• WHAT THE TASK REQUIRES:
Your task is to copy a single run of lines that starts at the line with "on the floor" and stops at the line with "if empty is", keeping both ends. Copy nothing else.

• ENTRIES PROVIDED:
::::::::::
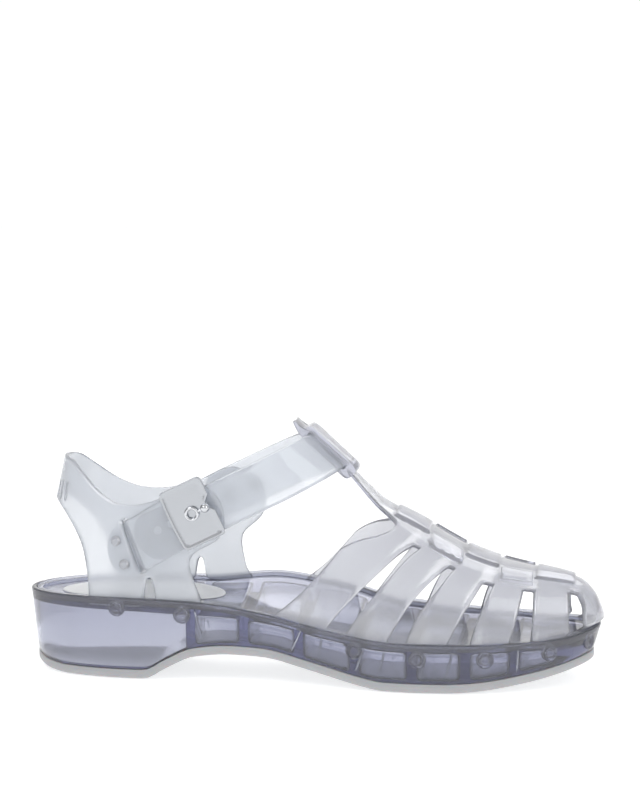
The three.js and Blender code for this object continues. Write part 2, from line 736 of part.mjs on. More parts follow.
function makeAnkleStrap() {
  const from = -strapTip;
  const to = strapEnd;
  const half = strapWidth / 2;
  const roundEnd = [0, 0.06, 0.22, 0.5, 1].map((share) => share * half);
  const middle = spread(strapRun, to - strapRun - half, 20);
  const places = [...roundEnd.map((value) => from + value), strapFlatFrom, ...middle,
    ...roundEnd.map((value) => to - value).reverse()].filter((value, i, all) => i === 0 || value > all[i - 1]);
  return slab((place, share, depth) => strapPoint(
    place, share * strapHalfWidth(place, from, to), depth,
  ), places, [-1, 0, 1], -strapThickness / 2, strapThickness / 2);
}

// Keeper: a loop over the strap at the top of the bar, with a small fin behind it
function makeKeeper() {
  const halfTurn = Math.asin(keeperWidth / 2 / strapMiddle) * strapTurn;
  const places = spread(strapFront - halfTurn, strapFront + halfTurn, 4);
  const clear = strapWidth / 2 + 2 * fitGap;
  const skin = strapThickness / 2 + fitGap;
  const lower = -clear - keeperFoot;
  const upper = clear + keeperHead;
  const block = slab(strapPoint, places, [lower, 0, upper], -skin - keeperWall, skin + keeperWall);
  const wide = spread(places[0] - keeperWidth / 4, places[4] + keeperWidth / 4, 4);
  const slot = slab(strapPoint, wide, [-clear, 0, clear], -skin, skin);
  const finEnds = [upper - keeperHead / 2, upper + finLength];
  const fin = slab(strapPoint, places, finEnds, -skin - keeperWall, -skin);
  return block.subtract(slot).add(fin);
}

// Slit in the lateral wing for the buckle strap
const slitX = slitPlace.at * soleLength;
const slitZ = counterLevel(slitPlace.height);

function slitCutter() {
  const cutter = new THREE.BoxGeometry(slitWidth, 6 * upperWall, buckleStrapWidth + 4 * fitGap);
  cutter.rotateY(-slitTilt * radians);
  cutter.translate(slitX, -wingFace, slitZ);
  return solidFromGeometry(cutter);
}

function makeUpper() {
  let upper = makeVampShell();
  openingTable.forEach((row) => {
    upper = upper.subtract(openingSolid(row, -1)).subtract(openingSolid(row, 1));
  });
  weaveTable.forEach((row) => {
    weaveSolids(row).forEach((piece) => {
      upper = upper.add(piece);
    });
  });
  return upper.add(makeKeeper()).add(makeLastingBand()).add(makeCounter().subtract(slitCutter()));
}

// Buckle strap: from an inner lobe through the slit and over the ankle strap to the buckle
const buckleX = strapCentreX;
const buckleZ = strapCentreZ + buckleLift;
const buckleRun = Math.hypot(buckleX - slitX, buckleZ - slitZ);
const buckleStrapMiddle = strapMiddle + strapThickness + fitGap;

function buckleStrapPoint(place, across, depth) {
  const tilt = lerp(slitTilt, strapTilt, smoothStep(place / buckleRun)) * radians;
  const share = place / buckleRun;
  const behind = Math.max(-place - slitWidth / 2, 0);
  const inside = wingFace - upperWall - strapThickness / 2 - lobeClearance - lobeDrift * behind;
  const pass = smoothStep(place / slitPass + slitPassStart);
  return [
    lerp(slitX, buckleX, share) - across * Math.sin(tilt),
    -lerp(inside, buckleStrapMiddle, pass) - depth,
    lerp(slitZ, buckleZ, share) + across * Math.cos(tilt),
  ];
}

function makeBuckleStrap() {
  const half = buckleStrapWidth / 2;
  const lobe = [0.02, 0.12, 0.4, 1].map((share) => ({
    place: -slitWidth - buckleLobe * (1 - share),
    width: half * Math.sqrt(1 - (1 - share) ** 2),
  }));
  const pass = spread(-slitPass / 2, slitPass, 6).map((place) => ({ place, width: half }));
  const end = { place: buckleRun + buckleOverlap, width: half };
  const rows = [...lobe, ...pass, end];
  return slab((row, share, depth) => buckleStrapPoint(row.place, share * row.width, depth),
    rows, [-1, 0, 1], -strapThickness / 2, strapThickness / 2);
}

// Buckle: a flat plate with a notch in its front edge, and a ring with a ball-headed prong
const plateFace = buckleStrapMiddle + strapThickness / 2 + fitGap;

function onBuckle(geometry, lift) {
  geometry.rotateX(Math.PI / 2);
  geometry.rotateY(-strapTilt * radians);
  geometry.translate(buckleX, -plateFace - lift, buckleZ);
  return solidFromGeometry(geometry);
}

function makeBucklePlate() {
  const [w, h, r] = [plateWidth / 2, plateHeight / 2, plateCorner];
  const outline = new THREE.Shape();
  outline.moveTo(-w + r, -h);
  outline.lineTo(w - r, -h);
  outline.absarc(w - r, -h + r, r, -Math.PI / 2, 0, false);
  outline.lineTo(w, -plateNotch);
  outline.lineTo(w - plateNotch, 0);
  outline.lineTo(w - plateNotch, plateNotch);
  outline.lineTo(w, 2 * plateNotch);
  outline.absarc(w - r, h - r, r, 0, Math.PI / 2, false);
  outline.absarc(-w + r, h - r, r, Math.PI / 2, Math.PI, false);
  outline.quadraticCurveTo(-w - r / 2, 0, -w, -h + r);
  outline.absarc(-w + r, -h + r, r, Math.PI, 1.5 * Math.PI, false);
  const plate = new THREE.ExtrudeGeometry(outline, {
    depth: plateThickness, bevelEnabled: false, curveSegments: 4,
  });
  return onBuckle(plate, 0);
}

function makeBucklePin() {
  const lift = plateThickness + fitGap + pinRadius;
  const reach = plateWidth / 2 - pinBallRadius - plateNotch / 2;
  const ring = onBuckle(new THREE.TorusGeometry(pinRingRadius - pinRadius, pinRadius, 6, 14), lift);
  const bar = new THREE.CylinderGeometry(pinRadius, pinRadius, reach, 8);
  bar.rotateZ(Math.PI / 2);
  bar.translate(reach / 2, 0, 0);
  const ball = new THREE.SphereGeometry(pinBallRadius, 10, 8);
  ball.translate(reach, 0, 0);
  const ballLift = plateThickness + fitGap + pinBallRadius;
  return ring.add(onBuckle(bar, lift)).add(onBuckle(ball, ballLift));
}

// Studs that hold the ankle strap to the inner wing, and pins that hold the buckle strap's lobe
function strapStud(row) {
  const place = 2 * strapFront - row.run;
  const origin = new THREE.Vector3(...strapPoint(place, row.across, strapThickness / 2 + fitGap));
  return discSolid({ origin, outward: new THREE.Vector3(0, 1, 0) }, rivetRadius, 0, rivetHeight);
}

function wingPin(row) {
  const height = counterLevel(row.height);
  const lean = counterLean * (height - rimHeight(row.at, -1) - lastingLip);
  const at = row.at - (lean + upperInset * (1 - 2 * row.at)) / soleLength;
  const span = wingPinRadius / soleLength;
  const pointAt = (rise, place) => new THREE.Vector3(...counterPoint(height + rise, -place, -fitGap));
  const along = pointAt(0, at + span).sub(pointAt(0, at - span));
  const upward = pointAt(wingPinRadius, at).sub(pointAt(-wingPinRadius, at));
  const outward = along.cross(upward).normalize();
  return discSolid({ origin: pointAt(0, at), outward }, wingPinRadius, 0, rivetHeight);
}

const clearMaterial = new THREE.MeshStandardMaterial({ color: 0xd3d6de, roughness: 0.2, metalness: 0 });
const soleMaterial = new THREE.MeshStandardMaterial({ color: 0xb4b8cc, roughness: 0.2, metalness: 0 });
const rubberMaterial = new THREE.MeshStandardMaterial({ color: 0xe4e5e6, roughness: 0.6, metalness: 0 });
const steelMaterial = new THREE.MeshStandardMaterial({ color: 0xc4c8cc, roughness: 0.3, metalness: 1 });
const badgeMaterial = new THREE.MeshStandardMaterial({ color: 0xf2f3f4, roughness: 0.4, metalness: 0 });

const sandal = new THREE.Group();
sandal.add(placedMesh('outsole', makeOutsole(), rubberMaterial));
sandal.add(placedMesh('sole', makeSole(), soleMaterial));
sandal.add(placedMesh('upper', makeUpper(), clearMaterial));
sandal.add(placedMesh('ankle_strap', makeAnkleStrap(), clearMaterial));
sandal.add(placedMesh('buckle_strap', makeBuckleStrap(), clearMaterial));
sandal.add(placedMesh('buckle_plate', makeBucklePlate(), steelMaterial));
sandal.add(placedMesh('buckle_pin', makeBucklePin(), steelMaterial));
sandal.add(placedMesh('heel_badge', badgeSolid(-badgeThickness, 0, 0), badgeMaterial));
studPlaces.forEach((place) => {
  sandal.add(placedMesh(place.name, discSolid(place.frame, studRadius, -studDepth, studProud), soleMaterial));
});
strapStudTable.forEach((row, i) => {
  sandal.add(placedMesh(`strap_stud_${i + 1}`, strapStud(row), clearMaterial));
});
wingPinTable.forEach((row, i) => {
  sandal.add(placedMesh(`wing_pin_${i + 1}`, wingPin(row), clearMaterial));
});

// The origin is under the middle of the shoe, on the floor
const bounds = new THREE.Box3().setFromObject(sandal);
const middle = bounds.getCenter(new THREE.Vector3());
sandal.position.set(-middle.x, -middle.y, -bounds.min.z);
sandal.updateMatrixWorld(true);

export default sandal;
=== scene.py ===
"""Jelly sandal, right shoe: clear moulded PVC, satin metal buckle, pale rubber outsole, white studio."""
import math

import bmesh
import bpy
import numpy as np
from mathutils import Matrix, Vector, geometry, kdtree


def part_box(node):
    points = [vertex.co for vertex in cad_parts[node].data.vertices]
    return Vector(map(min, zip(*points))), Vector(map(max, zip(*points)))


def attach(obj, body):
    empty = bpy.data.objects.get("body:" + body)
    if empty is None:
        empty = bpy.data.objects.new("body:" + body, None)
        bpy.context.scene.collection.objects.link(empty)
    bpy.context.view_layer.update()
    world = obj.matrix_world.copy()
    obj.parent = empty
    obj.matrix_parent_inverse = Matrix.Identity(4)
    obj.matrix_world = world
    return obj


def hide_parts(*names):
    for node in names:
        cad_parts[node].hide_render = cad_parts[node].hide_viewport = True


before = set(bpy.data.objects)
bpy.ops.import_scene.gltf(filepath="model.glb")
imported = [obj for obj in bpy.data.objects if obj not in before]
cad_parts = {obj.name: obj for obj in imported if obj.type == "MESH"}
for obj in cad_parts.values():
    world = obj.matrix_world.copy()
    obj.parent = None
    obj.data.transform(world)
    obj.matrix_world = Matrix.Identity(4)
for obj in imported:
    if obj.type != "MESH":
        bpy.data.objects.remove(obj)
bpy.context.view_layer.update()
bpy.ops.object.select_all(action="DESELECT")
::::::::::
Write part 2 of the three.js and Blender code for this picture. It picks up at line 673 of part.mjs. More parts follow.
::::::::::
• THE OUTPUT:
// The origin is under the middle of the shoe, on the floor
const bounds = new THREE.Box3().setFromObject(sandal);
const middle = bounds.getCenter(new THREE.Vector3());
sandal.position.set(-middle.x, -middle.y, -bounds.min.z);
sandal.updateMatrixWorld(true);

export default sandal;
=== scene.py ===
"""Jelly sandal, right shoe: clear moulded PVC, satin metal buckle, pale rubber outsole, white studio."""
import math

import bmesh
import bpy
import numpy as np
from mathutils import Matrix, Vector, geometry, kdtree


def part_box(node):
    points = [vertex.co for vertex in cad_parts[node].data.vertices]
    return Vector(map(min, zip(*points))), Vector(map(max, zip(*points)))


def attach(obj, body):
    empty = bpy.data.objects.get("body:" + body)
    if empty is None:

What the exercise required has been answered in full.